Sheila O'Malley said...

Great thoughts - I love how you have specific memories attached to finishing certain books. I have that, too. I remember literally trying to slow down my reading as I approached the end of Kavalier & Clay - I have rarely had that experience ... I had a physical response to the thought of that book ending. I read so fast that it was quite a struggle to read only, oh, 2 pages a day or whatever - to stretch it out. But I felt such a sense of loss as I approached the end - knowing that I would have to say goodbye to those characters.

Anonymous said...

Great post!

While travelling, if I am reading sometjing, I do feel nostalgic if I see that book again. I never could stretch any book. I have to finish it fast!

So that I get to the next!

Booking upto ending

Teena in Toronto said...

I'm a diver too!

I played too :)

Ted said...

Yeah, it's like saying goodbye to friends, almost excruciating but still, like Gautami, I'm terrible about making it last.

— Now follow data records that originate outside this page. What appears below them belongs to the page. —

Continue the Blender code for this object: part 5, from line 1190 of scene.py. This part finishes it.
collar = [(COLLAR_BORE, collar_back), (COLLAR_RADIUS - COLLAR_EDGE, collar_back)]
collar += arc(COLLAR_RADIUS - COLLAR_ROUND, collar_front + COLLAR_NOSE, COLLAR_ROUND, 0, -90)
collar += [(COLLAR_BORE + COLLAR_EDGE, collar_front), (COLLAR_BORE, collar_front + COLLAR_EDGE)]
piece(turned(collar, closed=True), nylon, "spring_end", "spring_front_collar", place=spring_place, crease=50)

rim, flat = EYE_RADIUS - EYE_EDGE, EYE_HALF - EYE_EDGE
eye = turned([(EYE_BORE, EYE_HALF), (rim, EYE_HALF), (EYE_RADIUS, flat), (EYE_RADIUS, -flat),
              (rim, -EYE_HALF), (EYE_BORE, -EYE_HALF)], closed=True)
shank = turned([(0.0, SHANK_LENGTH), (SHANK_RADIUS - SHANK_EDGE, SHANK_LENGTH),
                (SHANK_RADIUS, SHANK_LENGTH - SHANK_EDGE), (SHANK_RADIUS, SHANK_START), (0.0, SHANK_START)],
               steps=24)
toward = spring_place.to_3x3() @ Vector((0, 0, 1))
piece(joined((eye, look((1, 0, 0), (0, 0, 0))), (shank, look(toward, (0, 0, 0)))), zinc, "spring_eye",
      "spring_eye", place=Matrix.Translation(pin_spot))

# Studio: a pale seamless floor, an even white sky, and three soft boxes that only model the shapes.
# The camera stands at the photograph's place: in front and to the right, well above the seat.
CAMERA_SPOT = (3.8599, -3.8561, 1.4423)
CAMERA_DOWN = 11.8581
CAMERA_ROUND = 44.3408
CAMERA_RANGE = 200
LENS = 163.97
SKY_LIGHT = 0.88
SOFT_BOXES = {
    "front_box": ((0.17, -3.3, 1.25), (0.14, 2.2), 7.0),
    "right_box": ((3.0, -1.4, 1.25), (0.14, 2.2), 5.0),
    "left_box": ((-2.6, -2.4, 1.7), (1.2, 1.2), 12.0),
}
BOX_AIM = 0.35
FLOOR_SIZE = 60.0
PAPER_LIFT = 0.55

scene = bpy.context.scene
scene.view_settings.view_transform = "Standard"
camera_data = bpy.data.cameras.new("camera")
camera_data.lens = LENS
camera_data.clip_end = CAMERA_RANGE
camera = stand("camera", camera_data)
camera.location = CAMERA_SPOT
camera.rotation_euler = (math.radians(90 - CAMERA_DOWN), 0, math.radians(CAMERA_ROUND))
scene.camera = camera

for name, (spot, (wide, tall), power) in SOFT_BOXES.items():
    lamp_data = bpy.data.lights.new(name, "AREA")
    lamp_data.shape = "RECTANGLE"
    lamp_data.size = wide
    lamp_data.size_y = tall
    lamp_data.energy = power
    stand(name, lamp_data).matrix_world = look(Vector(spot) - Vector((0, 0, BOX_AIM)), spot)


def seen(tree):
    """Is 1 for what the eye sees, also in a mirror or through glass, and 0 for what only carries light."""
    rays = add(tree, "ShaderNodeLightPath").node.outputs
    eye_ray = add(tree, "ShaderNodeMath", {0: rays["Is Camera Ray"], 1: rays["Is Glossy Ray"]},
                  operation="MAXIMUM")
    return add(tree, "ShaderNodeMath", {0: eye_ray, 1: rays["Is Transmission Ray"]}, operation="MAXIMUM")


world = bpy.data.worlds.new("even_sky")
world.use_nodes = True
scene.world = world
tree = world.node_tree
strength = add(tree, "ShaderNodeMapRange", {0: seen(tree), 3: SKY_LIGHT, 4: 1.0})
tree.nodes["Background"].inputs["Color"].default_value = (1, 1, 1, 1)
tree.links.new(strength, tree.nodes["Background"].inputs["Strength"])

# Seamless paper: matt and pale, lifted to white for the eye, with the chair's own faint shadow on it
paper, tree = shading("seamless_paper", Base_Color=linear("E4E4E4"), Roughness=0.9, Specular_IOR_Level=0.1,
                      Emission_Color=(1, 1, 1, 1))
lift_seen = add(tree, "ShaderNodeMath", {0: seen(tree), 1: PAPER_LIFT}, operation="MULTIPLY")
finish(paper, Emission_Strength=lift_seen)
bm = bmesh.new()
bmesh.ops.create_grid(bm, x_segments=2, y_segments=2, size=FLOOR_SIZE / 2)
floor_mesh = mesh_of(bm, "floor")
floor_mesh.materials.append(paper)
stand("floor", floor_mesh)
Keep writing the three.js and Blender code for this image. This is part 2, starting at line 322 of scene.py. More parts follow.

I just want to finish it and I temporarily suspend the knowledge somehow that when the pages on the right side keep decreasing that there won't be more when I get there.

Anonymous said...

Great post. What a perfect place to be at the end of Crossing to Safety. I loved that book and mentioned it in my BTT post too.

Ted said...

Lissam - Thanks. Nice to meet another Stegner fan and become acquainted w/ your blog.